Opinie Dat er een einde komt aan de dominantie van retail en horeca in onze binnensteden staat volgens columnist Rinske Brand buiten kijf. Het is ook meteen de kans om onze huidige winkelgebieden groener, aantrekkelijker, socialer en lokaler te maken. Om die transformatie voor elkaar te krijgen pleit zij voor een integrale aanpak op maat. “Voor het bereiken van het droombeeld staan we samen aan de lat.”
Precies in de week dat het grootse overdekte winkelcentrum van Nederland, Mall of the Netherlands zijn deuren opende, schreef Tracy Metz in NRC ‘Weg met de winkelstraat’. De onvermijdelijke shakeout in retail en horeca zou volgens haar nu de kans bieden om onze huidige winkelgebieden groener, aantrekkelijker, socialer en lokaler te maken. Fijne plekken met andere functies dan louter retail en horeca, want ‘op een gegeven moment zijn we wel uitgecappucinood’. Amen. Een heerlijk toekomstbeeld. Toch zijn we nog niet massaal aan het transformeren geslagen.

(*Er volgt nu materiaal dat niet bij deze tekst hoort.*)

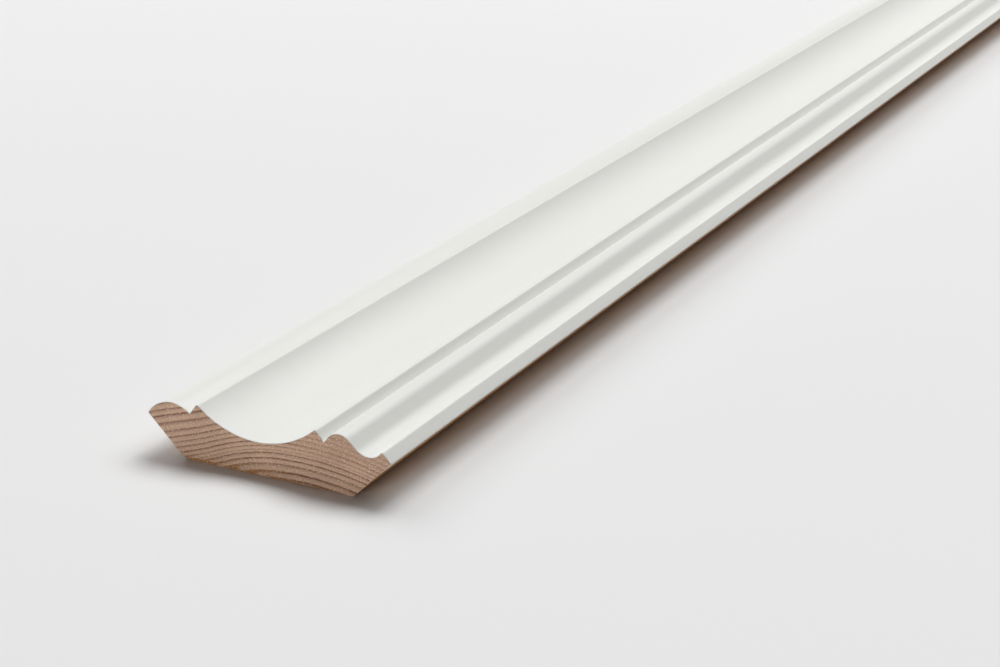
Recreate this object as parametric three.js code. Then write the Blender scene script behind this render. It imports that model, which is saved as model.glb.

Dat die shakeout er komt, valt niet meer te negeren. 10 tot 30 procent van de non-food winkels verdwijnt en zelfs 20 tot 30 procent van de horeca. Dit gaat gigantische gaten slaan in onze winkelstraten. Deze trend nu nog ontkennen voelt toch een beetje als Kodak die de opkomst van digitale fotografie wegwuifde tot het hen de kop kostte.
Er moet hoe dan ook een andere invulling komen voor al die leegstaande winkelpanden en verlaten kroegen. Ambacht, zorg, cultuur, werken, wonen, studeren of een buurthub. En snel ook, want met die leegstand staat de leefbaarheid en aantrekkelijkheid van onze buurten en wijken onder druk.
Toch gebeurt er, op een paar uitzonderingen na, nog niet heel veel op het transformatievlak. Dat komt, zoals meestal in onze maatschappij, door geld. De grote verliezers zijn namelijk de eigenaren van commercieel vastgoed. Elke andere functie in hun panden levert minder euro’s op dan retail en horeca. Krijg die dan maar eens aan het afwaarderen en transformeren. Voor de particuliere eigenaar een flinke boterham minder, voor menig belegger een flinke deuk in de fondsen, niet zelden onze eigen pensioengelden. En aangezien banken weigeren dit soort transformaties te financieren en veel gemeenten geen capaciteit hebben ze te faciliteren, zijn er maar erg weinig prikkels om direct in actie te schieten.
Maar als deze partijen niet in actie komen, dan zitten ondernemers en vooral bewoners straks wel mooi met ellendige straten. Laten we dus realistisch zijn en constateren dat dit niet alleen een opgave voor de vastgoedsector is. We zullen het met elkaar moeten rooien. Ondernemers, gemeenten, maar ook bewoners staan samen aan de lat. We hebben allemaal onze verantwoordelijkheid in het creëren van de straten waar Tracy het over heeft.
Dat betekent voor elke afzonderlijke winkelstraat of -centrum een aanpak op maat. Samen met de partijen die op die plek een belang hebben en vanuit een gemeenschappelijke visie en ambitie. Dan gaat het niet alleen om het vullen van de lege panden. Het droombeeld is immers groener, aantrekkelijker, socialer en lokaler. Met een integrale aanpak kunnen meteen andere lokale opgaven, zoals de energietransitie, bereikbaarheid en het vergroenen van de openbare ruimte worden aangepakt. Met een gemeente die capaciteit vrijmaakt om te faciliteren en stimuleren. Retail- en horecaondernemers die creëren en innoveren. Vastgoedpartijen die waar nodig hun eigendom afwaarderen en transformeren. En met bewoners die co-creëren én natuurlijk de straat blijven frequenteren. Als we er samen de schouders onder zetten, is dat toekomstideaal van Tracy wellicht dichterbij dan je denkt.